Atualmente, quando falamos do domínio do Ocidente estamos na realidade a falar da superpotência Estados Unidos da América?
Atualmente sim. Evidentemente, não era esse o caso até ao início do século XX, apesar de o continente americano ter já uma certa hegemonia desde 1820, mas no conjunto, a nível global, podemos dizer que a supremacia americana se reforçou a partir de então. No fim da Segunda Guerra Mundial era já muito clara, e provavelmente irreversível, a predominância dos Estados Unidos. Depois do fim da Guerra Fria, o elemento novo é que deixou de existir a outra superpotência e o lugar dos Estados Unidos tornou-se ainda mais claramente dominante. A questão está em saber se essa posição poderá continuar assim. Ela ultrapassou o desafio japonês, ultrapassou o desafio soviético e resta saber se conseguirá também ultrapassar o desafio chinês.

Pensa que a China tem verdadeiramente a possibilidade de se tornar a potência dominante?
Atualmente, a China não é a potência dominante. É uma potência em ascensão, que afirma a sua vontade de se tornar a potência dominante. É provavelmente a única potência que o pode aspirar face aos Estados Unidos, mas penso que devemos começar por dizer que ainda está muito distante disso. Hoje, a nível militar, a supremacia americana é muito evidente, se bem que a China está a tentar, provavelmente, reforçar o seu poderio militar. Creio que é razoável dizer que, atualmente, o atraso da China a nível militar é muito claro. Economicamente, a China é a segunda potência, mas creio que, apesar de tudo, a supremacia americana é muito grande. Existe um princípio de questionamento da supremacia do dólar, mas é simplesmente um princípio, pois o dólar continua a ser a moeda de referência no mundo e, devido à posição do dólar, os Estados Unidos têm uma vantagem enorme sobre todos os outros países. A China e outros Estados sonham mudar esta situação e acabar com a supremacia do dólar, mas ainda estamos muito longe de isso acontecer. A economia chinesa avança e avançou muito nas últimas décadas.
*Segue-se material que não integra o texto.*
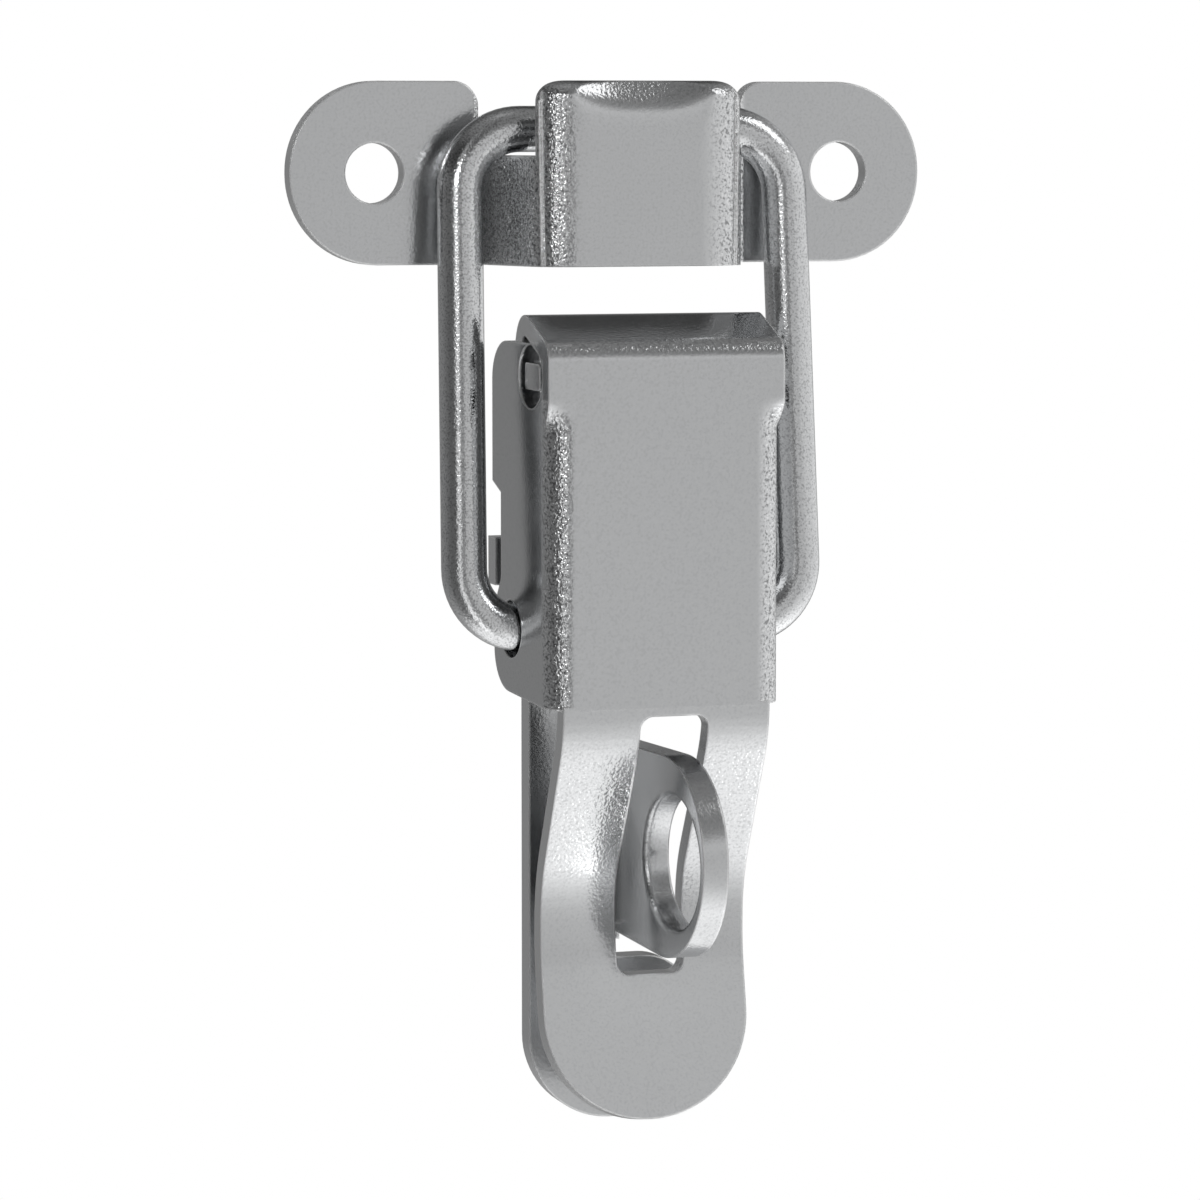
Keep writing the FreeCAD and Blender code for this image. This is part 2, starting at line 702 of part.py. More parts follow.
failed = [o.Name for o in doc.Objects if "Invalid" in o.State or "Error" in o.State]
if failed:
    raise RuntimeError("failed: " + ", ".join(failed))
for body in bodies:
    shape = body.Shape
    if shape.isNull() or not shape.isValid() or len(shape.Solids) != 1:
        raise RuntimeError(body.Label + " is not one valid solid")
    box = shape.BoundBox
    print(f"{body.Label}: {shape.Volume:.1f} mm3, x {box.XMin:.2f}..{box.XMax:.2f}, "
          f"y {box.YMin:.2f}..{box.YMax:.2f}, z {box.ZMin:.2f}..{box.ZMax:.2f}")

os.makedirs("parts", exist_ok=True)
for body in bodies:
    body.Shape.exportStep(f"parts/{body.Label}.step")
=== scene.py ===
# %% [markdown]
# # Over centre toggle latch
#
# This scene dresses a small steel latch: a hooked keeper, a wire bail, a folded lever and a base
# plate with an eye for a padlock. The construction is already in the frame, so the work here is
# the finish: every piece is pressed from sheet or bent from wire and then zinc plated.
# Lengths are in metres. -Y is the front of the latch and +Z is up.

# %% Load the frame
import json
import math

import bmesh
import bpy
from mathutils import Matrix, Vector

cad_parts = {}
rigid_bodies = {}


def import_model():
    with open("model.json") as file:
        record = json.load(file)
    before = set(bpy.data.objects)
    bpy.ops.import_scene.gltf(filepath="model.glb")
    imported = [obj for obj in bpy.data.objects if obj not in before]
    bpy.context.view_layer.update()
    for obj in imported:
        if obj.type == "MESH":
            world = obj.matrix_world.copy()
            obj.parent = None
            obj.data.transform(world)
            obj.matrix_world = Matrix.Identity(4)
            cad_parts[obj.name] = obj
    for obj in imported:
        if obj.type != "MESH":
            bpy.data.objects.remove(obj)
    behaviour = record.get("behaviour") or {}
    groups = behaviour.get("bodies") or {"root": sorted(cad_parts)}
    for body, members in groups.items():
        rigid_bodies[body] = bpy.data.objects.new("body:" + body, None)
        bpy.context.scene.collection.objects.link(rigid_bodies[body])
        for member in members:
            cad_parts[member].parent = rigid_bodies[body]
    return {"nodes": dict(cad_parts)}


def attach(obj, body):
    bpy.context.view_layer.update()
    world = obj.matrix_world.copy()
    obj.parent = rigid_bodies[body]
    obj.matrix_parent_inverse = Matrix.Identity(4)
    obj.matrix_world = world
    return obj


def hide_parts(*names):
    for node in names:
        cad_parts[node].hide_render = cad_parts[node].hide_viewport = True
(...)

Portanto, a América está ainda em vantagem a nível económico, militar e científico?
É possível que, um dia, a China ganhe vantagem em certos domínios, mas globalmente ainda está atrasada. Eu diria que a posição dos Estados Unidos ainda é dominante. O modelo chinês é um modelo que aparece como um concorrente sério do americano. A China é uma potência em ascensão, mas está ainda, em muitos domínios, muito longe de poder ser a primeira potência.

Qual é a vantagem da China quando fazemos a comparação com o Japão pós-Revolução Meiji ou com a União Soviética? É o território, a população, a História?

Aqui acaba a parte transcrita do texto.